_WHAT THIS TASK INVOLVES_.
Which lines in the records below contain the word "into"? Copy each one out.

_Saved data entries_.
┄┄┄┄┄┄┄┄┄┄┄┄┄┄┄┄┄┄┄┄

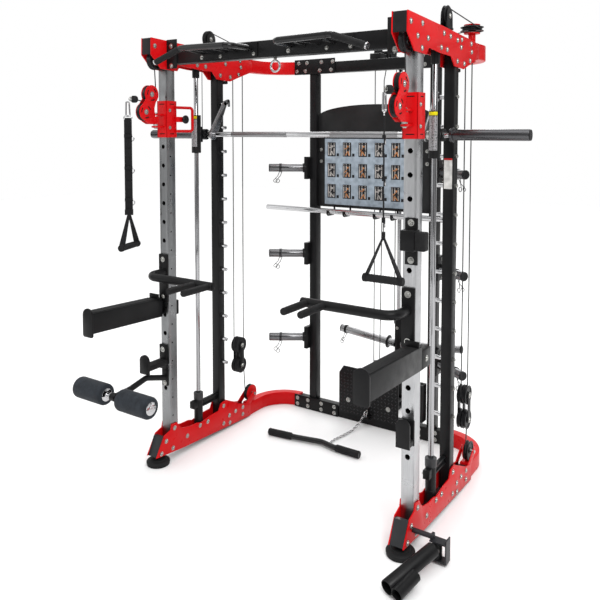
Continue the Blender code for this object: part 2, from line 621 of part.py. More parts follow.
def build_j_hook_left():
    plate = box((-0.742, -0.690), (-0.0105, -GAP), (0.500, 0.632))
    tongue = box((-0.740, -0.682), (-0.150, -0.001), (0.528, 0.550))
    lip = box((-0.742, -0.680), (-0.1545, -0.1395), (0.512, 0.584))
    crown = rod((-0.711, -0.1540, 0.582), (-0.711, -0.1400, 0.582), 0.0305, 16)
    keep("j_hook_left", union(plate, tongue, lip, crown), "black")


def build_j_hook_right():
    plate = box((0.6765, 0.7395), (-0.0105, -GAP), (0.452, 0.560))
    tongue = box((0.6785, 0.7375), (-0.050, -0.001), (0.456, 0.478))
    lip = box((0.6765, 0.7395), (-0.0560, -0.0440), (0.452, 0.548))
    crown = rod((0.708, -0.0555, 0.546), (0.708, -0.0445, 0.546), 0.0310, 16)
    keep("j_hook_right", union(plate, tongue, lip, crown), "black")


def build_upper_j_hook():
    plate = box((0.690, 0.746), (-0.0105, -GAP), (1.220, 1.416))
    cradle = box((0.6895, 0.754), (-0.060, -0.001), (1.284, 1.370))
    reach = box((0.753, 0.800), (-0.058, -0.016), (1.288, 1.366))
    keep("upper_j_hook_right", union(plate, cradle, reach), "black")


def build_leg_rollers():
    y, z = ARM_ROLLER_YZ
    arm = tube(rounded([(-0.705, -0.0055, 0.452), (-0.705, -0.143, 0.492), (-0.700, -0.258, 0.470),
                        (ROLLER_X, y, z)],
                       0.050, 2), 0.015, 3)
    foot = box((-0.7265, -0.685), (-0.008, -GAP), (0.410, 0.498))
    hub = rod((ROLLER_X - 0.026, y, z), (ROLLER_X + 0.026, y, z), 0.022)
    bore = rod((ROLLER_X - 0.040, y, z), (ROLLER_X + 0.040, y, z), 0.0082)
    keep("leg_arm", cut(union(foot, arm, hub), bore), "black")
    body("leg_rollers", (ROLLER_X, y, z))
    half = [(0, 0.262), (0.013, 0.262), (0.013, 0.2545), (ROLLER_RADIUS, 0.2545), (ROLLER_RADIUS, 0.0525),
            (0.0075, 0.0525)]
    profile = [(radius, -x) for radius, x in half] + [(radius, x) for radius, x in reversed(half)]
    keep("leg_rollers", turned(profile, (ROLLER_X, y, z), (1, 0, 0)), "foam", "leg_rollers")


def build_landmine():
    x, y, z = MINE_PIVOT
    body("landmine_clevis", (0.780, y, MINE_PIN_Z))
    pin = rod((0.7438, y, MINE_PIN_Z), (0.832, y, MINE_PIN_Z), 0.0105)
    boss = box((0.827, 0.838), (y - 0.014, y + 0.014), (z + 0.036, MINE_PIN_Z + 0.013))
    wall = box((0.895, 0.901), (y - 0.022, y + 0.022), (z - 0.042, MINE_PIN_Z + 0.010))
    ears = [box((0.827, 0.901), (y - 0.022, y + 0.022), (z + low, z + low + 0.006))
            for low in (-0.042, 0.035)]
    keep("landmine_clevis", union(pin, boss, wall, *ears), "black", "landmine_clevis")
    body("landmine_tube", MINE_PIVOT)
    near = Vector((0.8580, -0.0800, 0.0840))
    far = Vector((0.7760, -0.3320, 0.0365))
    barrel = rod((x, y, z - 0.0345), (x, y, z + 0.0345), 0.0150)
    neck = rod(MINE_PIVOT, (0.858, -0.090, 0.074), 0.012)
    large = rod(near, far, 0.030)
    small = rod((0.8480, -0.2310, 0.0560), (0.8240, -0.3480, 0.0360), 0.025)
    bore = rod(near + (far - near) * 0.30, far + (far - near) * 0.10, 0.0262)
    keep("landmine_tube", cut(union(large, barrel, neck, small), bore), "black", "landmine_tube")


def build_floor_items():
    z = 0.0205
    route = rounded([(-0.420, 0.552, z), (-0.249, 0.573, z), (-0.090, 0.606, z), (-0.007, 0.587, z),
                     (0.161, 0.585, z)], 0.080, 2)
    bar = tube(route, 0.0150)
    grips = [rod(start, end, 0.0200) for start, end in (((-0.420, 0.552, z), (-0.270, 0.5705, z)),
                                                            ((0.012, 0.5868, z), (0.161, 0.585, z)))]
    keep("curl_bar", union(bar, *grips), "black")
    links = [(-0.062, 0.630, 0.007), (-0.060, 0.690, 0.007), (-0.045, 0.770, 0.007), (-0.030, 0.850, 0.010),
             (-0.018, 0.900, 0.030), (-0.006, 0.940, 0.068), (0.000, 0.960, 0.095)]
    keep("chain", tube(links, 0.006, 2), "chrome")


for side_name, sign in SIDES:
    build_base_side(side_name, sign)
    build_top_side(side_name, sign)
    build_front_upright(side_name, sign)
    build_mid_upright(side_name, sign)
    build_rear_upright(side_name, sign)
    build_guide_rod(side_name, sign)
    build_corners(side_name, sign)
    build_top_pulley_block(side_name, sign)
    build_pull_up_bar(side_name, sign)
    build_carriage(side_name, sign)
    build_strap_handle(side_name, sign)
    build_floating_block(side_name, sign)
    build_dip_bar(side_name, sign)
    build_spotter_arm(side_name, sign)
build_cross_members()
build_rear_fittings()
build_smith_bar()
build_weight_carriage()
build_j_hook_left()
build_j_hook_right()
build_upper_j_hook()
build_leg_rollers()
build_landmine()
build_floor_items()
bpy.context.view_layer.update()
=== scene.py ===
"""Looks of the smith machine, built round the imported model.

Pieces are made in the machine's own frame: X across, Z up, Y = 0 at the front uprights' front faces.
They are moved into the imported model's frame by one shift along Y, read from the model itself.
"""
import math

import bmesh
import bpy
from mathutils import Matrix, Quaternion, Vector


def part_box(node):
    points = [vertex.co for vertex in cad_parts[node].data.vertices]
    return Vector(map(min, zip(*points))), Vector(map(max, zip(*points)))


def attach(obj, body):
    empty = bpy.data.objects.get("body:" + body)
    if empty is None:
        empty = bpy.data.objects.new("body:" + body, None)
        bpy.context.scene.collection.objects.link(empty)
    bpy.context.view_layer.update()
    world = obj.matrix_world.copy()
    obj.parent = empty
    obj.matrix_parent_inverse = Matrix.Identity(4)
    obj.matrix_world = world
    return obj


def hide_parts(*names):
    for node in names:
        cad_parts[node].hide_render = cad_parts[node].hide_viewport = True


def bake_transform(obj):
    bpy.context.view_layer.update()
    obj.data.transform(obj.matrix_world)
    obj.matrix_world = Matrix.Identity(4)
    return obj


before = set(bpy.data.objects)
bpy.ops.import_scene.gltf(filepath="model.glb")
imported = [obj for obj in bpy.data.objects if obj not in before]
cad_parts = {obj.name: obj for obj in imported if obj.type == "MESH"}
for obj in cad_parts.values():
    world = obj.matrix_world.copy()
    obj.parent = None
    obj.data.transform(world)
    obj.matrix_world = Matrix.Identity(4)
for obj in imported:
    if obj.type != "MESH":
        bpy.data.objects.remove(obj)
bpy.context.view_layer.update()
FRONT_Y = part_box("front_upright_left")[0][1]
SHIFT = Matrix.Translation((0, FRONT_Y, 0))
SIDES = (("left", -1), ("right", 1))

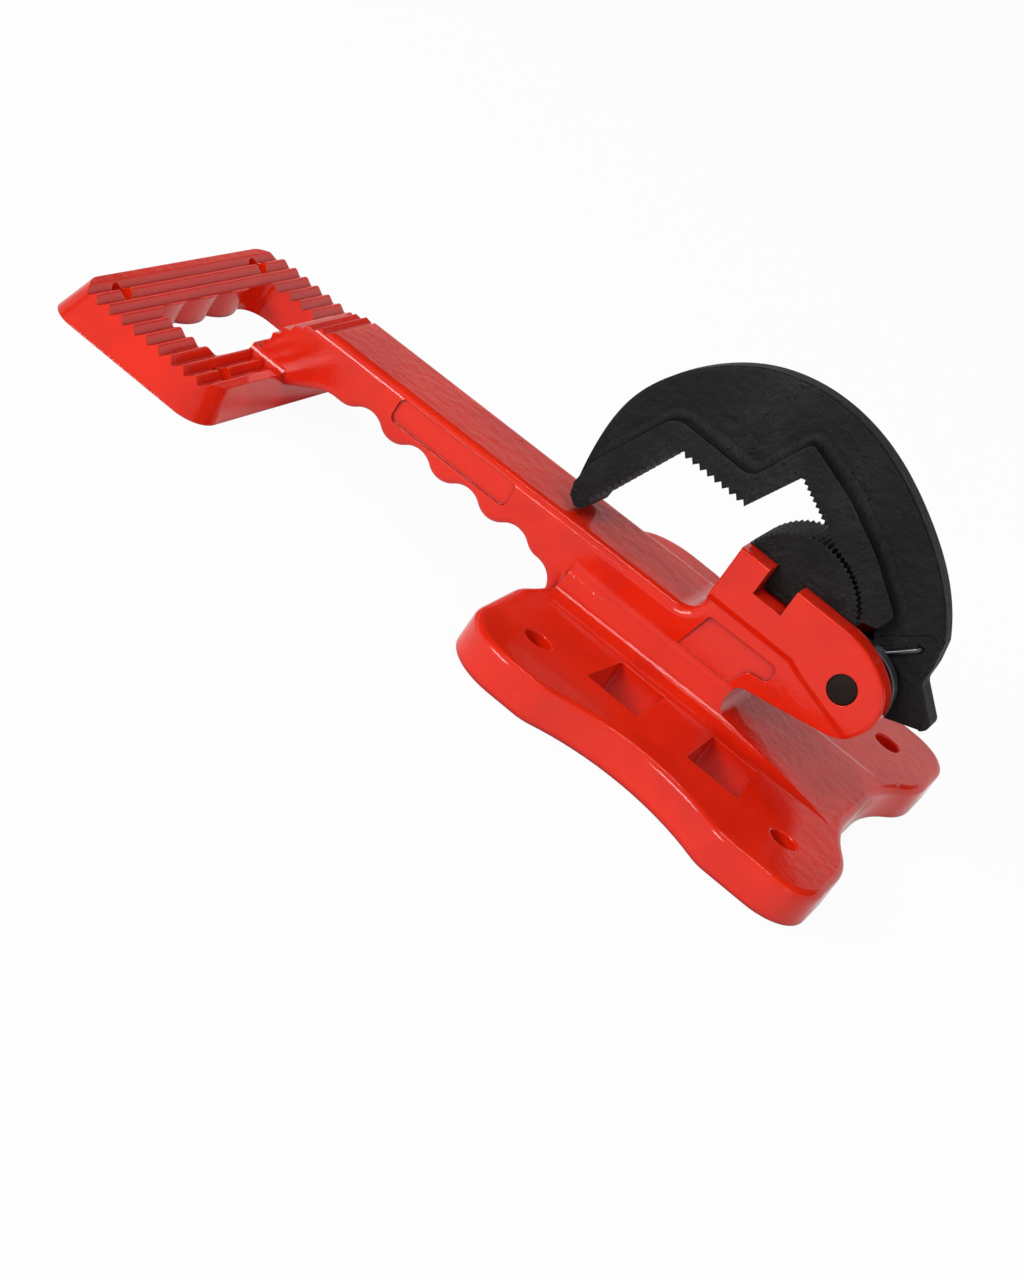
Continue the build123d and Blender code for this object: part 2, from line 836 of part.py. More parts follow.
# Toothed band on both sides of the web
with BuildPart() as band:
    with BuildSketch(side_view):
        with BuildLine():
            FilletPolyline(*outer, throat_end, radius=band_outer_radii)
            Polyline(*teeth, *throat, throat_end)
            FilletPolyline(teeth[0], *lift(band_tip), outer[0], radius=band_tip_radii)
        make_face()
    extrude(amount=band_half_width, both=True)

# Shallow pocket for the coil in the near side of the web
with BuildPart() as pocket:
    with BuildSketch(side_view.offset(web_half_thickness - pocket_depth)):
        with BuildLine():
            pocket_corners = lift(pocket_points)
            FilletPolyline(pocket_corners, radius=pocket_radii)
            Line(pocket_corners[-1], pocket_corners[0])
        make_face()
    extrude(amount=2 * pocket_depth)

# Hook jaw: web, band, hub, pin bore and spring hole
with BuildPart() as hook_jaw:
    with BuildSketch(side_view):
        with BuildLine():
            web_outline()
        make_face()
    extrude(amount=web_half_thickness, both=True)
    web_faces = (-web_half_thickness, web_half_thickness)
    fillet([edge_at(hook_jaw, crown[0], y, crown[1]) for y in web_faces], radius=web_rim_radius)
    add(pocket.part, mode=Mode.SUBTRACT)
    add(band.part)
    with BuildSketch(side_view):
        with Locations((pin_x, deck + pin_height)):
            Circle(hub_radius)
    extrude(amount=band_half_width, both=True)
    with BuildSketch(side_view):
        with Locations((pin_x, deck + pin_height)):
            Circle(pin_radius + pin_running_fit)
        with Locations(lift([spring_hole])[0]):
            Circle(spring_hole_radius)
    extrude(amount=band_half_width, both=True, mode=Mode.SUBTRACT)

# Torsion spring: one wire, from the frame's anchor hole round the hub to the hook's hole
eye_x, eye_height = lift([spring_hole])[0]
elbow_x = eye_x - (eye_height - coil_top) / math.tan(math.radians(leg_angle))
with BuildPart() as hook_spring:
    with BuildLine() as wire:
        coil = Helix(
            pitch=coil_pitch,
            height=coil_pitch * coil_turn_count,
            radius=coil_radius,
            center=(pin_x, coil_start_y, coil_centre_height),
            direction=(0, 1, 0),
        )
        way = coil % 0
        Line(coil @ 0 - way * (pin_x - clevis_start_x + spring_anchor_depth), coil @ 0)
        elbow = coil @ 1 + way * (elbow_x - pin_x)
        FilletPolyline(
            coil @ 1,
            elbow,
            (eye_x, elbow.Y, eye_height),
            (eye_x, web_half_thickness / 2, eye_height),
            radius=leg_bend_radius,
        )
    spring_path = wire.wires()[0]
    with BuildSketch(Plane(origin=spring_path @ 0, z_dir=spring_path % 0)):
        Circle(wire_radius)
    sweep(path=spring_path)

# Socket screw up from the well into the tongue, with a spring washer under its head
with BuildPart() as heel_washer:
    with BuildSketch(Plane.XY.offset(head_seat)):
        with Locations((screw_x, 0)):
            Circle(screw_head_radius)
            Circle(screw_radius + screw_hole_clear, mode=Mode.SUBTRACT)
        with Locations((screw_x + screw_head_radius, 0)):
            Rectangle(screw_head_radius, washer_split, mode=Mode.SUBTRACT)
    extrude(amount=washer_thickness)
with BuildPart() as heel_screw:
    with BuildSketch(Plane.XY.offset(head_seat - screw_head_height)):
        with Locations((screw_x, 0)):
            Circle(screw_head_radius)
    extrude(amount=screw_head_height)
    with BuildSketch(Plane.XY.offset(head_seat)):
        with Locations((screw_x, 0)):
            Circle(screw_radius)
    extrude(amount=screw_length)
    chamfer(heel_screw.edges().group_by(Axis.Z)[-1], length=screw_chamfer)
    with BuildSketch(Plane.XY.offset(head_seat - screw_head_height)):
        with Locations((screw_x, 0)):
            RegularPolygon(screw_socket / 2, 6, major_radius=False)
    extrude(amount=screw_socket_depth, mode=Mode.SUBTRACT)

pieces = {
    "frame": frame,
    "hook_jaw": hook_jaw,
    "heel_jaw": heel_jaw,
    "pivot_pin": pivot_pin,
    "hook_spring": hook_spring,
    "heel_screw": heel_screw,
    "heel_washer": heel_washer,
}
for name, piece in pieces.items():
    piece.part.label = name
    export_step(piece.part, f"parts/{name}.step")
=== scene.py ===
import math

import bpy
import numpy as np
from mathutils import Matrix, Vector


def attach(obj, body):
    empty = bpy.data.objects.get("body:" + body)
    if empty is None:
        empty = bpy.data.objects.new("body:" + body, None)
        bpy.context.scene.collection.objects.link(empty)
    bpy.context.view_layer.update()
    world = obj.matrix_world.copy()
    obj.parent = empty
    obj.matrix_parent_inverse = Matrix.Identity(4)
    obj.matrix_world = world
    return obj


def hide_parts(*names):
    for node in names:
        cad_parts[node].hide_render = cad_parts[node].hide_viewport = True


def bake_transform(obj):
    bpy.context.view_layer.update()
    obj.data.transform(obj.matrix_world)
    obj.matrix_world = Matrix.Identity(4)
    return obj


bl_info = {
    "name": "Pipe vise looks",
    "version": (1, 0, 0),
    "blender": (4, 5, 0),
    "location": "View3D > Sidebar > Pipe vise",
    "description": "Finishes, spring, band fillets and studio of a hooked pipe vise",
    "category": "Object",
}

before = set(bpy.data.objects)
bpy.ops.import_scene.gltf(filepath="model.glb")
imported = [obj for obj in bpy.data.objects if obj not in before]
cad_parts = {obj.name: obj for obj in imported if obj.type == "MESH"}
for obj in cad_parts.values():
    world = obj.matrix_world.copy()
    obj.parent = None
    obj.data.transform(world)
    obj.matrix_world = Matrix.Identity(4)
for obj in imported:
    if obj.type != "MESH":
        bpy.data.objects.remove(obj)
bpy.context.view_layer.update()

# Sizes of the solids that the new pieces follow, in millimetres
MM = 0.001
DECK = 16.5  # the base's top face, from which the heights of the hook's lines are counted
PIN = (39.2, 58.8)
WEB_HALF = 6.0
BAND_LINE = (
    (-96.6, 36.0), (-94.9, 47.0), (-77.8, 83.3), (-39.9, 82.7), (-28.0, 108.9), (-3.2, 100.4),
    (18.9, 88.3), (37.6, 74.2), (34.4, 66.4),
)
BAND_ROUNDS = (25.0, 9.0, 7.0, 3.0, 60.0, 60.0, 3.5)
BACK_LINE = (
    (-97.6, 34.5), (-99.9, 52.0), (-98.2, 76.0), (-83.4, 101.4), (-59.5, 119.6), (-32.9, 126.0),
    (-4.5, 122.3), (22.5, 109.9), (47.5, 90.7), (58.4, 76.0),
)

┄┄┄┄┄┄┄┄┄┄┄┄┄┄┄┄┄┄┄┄

_SOLUTION TO THE PROBLEM_.
They are moved into the imported model's frame by one shift along Y, read from the model itself.
# Socket screw up from the well into the tongue, with a spring washer under its head